Saturday, November 21, 2020

 

Food as a core equity issue

May 30, 2020 by Fred Allebach

When I first got to Sonoma in 2006, I volunteered at La Luz for the Catholic Charities-Redwood Empire Food Bank food giveaway on Fridays. At first, I was in line getting food myself, as I had no work. After a few times, I met Mario Castillo and he said, why don’t you volunteer? I did, for about a year. First I was the parking and traffic guy, then I moved to the food line.

You wouldn’t think that such an operation had tensions, but La Luz staff were continually having to smooth over issues among the volunteers as to who would or wouldn’t do what. Everybody wanted the gravy and gratitude of handing the food out; few wanted to hump boxes around and do the dirty work. Eventually, I started getting paid work and moved on from free food.

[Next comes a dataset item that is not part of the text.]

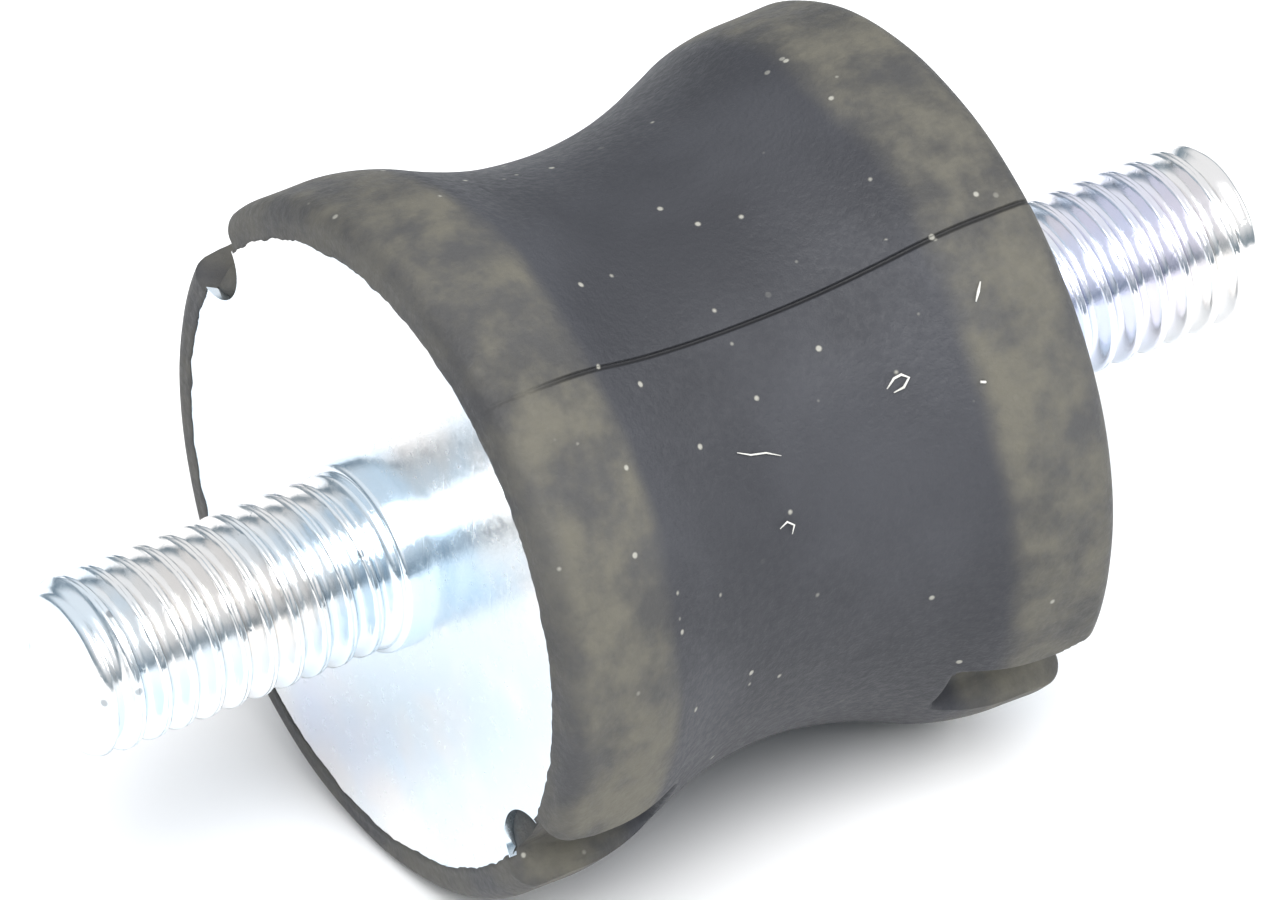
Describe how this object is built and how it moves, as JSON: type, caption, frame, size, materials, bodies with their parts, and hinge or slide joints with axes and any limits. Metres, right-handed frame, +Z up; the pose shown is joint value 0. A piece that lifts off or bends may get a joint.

A number of years later in 2016, as I learned more about sustainability, I became very interested in the county food system. This started as a combination of having been on food lines, being aware of high food prices in Sonoma, and being concerned with equity. I attempted to leverage my status as a commissioner on the city’s Community Services and Environment Commission (CSEC), along with Chris Petlock, to lower the Tuesday Farmers Market managers’ fees in exchange for them adding Food Stamps benefits for the public. We did this because it aligned with a 2014 city council resolution to support the county’s Food Action Plan, which has four pillars, one of which is social equity, and dignified access to affordable, healthy food.  

The CSEC reduced fee in exchange for social good was shot down by an appeal by council member Gary Edwards with the appeal upheld by a 4 to 1 council vote (Edwards, Hundley, Harrington, Agrimonti, with David Cook dissenting). In the end, the CSEC’s core food justice motive, and alignment with city council goals, became obscured by a lot of tangential issues concerning the market in general. 

As far as I can see things have not changed much in Sonoma Valley in terms of equitable access to affordable healthy food. Price is still the critical threshold for poor people, and prices have not come down. Wages have not gone up nearly enough.

Now, the C-19 crisis has laid bare existing social equity issues in the Valley. Essential workers earn crumbs for wages, live paycheck to paycheck, and have no cushion to shelter in place. Back to work and re-opening turns out to be a class-based possible death sentence. In all of this, food remains the most basic need. In this crisis, the Valley’s Food Task Force has worked hard and with goodwill, but government and non-profits remain disconnected from disadvantaged communities at a fundamental level. Why? No POC (people of color) are in positions of power. Advocacy and confronting equity issues head-on is avoided. It’s all white people and white charity money running the show. A dependent, paternalistic relationship is showcased. 

Since C-19, as a white person, I’ve had to struggle with this same tension, of being really sympathetic and in solidarity, yet still having a good deal of privilege. I still operate under assumptions and a worldview that makes for a gulf in perceptions, and benefits. Class and race burdens are not hitting me. How to address this disconnect? Basically, I need to move over and let POC speak for themselves, and do whatever I can to make POC agency the priority. This is not about my voice, feelings, or sensibilities. In human relations, if you want to empower somebody, give up pretensions to control, get out of the way, and allow others to have their own voice and agency.

And when in history has any ruling class ever given up power and control just like that? About never. This is a messy power shift that is not easy. In fact, power may have to be demanded and taken, not given, even in this C-19 critical transformation moment.

One big equity issue is city-Springs municipal fragmentation. Unfair representational issues are evident here, as they were to me as a newbie in 2006. Too much power and resources in Sonoma, not enough in the Springs. Recent city-county cooperation has been a good sign. However, for the end game, we need one government here, with district elections, not two captains for the same ship. It’s not right to have classes and races segregated like they are here. The power differential is just not right.

As for food, prices are still unreasonably high and prevent equitable access to healthy food. Prices are rising on meat and dairy as we speak. With the Food Task Force the city has finally shown support for the 2014 Resolution, to support the Food Action Plan — but as charity, not as a proactive move to support the equity pillar of the FAP. Food is still a major piece of a larger inequity puzzle in the Valley.

Enter Food For All. FFA is asserting grassroots agency for the under-represented. It’s a small but critical step in the direction of Springs Latino/ POC self-determination. The status quo is still too content, and all too adept at finding all the reasons why not to share political power. If we are at a critical transition point, and status quo actors won’t really change, what’s left for the underrepresented is to seize power in whatever ways they can. Hopefully, FFA will be the beginning of real district representation, just like I talked with Mario about the food line 14 years ago.